→ What you have to do
Set down the material once more, exactly as it appears.

┄┄┄┄┄┄

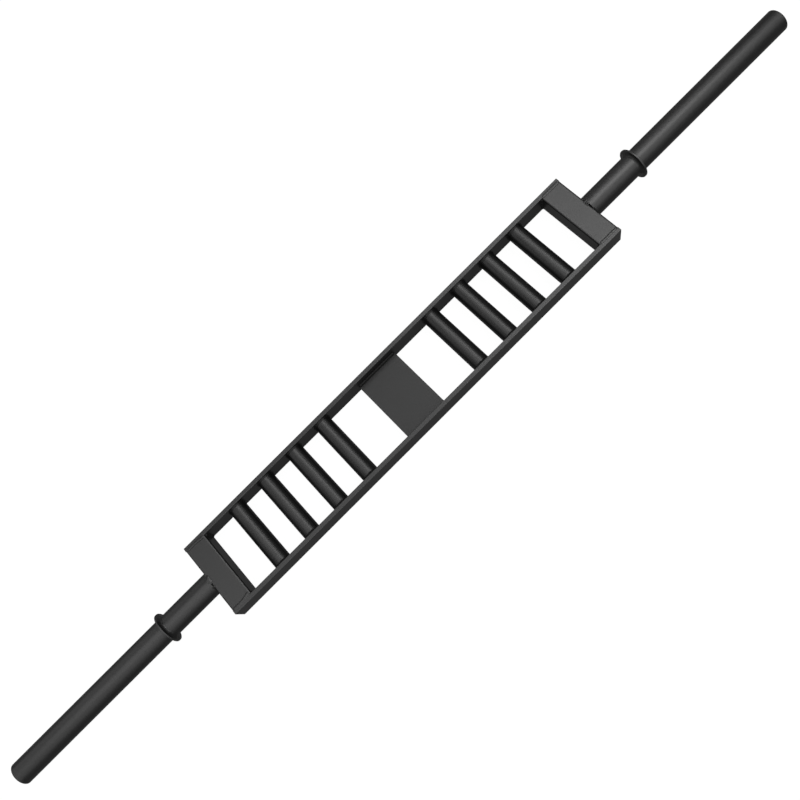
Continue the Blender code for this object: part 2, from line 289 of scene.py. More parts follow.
# %% [markdown]
# ## Finishes
# Every finish is the same black, but not the same surface. Rolled flat bar stays smooth under the
# coat, and on the plate it came out duller. The grips are rubbed smooth by hands, which narrows the
# streak along them. The coat pools between the ripples of a weld. Beads and turns deep in a corner
# take a finish that is a shade darker and mirrors less: that is painted shade, where little light
# reaches. The share of light that a finish mirrors is the value named shine. The plugs that close
# the tubes are plain moulded plastic. Each value sits on the shader's own socket or reaches it
# through the group above, and the dimples go in as height through a Bump node.

# %% Finishes
COAT_INDEX = 1.5
FULL_SHINE = 0.5
PEEL_DEPTH = 0.02 * MM
FINISHES = {
    "frame_coat": dict(grey=0.004, edge=0.010, rough=0.37, spread=0.08, gloss=0.05, bump=0.2),
    "plate_coat": dict(grey=0.006, edge=0.012, rough=0.48, spread=0.08, gloss=0.04, bump=0.2,
                       shine=0.42),
    "handle_coat": dict(grey=0.003, edge=0.010, rough=0.30, spread=0.05, gloss=0.05, bump=0.2,
                        shine=0.42),
    "sleeve_coat": dict(grey=0.003, edge=0.010, rough=0.37, spread=0.05, gloss=0.06, bump=0.2),
    # Painted light: the ring's grey is set lighter than the rest of the same black coat, so that
    # its faces read brighter.
    "collar_coat": dict(grey=0.010, edge=0.010, rough=0.37, spread=0.06, gloss=0.08, bump=0.2),
    "weld_coat": dict(grey=0.003, edge=0.010, rough=0.36, spread=0.10, gloss=0.06, bump=0.3),
    # Painted shade: darker and mirroring less, for the beads and turns that lie in shadow.
    "painted_shade_coat": dict(grey=0.002, edge=0.006, rough=0.40, spread=0.10, gloss=0.04, bump=0.3,
                        shine=0.2),
    "plug_plastic": dict(grey=0.020, edge=0.030, rough=0.50, spread=0.06, gloss=0.08, bump=0.1),
}


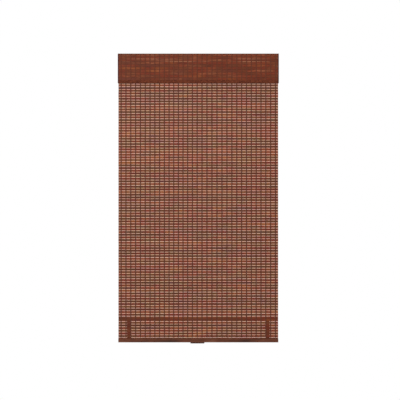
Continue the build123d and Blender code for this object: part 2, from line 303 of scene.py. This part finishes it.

┄┄┄┄┄┄

→ Output for this task
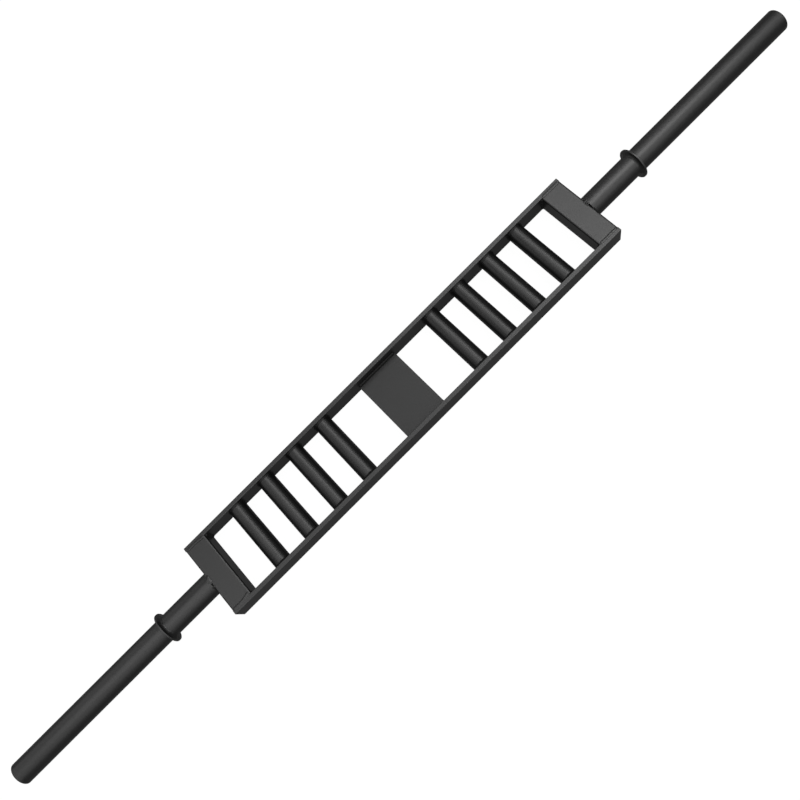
Continue the Blender code for this object: part 2, from line 289 of scene.py. More parts follow.
# %% [markdown]
# ## Finishes
# Every finish is the same black, but not the same surface. Rolled flat bar stays smooth under the
# coat, and on the plate it came out duller. The grips are rubbed smooth by hands, which narrows the
# streak along them. The coat pools between the ripples of a weld. Beads and turns deep in a corner
# take a finish that is a shade darker and mirrors less: that is painted shade, where little light
# reaches. The share of light that a finish mirrors is the value named shine. The plugs that close
# the tubes are plain moulded plastic. Each value sits on the shader's own socket or reaches it
# through the group above, and the dimples go in as height through a Bump node.

# %% Finishes
COAT_INDEX = 1.5
FULL_SHINE = 0.5
PEEL_DEPTH = 0.02 * MM
FINISHES = {
    "frame_coat": dict(grey=0.004, edge=0.010, rough=0.37, spread=0.08, gloss=0.05, bump=0.2),
    "plate_coat": dict(grey=0.006, edge=0.012, rough=0.48, spread=0.08, gloss=0.04, bump=0.2,
                       shine=0.42),
    "handle_coat": dict(grey=0.003, edge=0.010, rough=0.30, spread=0.05, gloss=0.05, bump=0.2,
                        shine=0.42),
    "sleeve_coat": dict(grey=0.003, edge=0.010, rough=0.37, spread=0.05, gloss=0.06, bump=0.2),
    # Painted light: the ring's grey is set lighter than the rest of the same black coat, so that
    # its faces read brighter.
    "collar_coat": dict(grey=0.010, edge=0.010, rough=0.37, spread=0.06, gloss=0.08, bump=0.2),
    "weld_coat": dict(grey=0.003, edge=0.010, rough=0.36, spread=0.10, gloss=0.06, bump=0.3),
    # Painted shade: darker and mirroring less, for the beads and turns that lie in shadow.
    "painted_shade_coat": dict(grey=0.002, edge=0.006, rough=0.40, spread=0.10, gloss=0.04, bump=0.3,
                        shine=0.2),
    "plug_plastic": dict(grey=0.020, edge=0.030, rough=0.50, spread=0.06, gloss=0.08, bump=0.1),
}


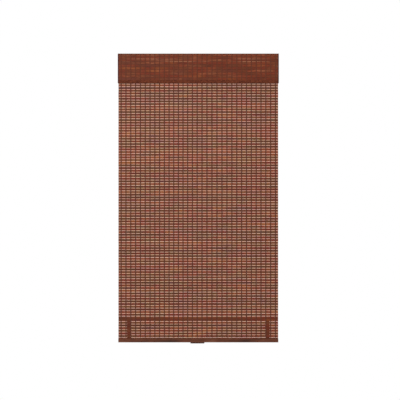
Continue the build123d and Blender code for this object: part 2, from line 303 of scene.py. This part finishes it.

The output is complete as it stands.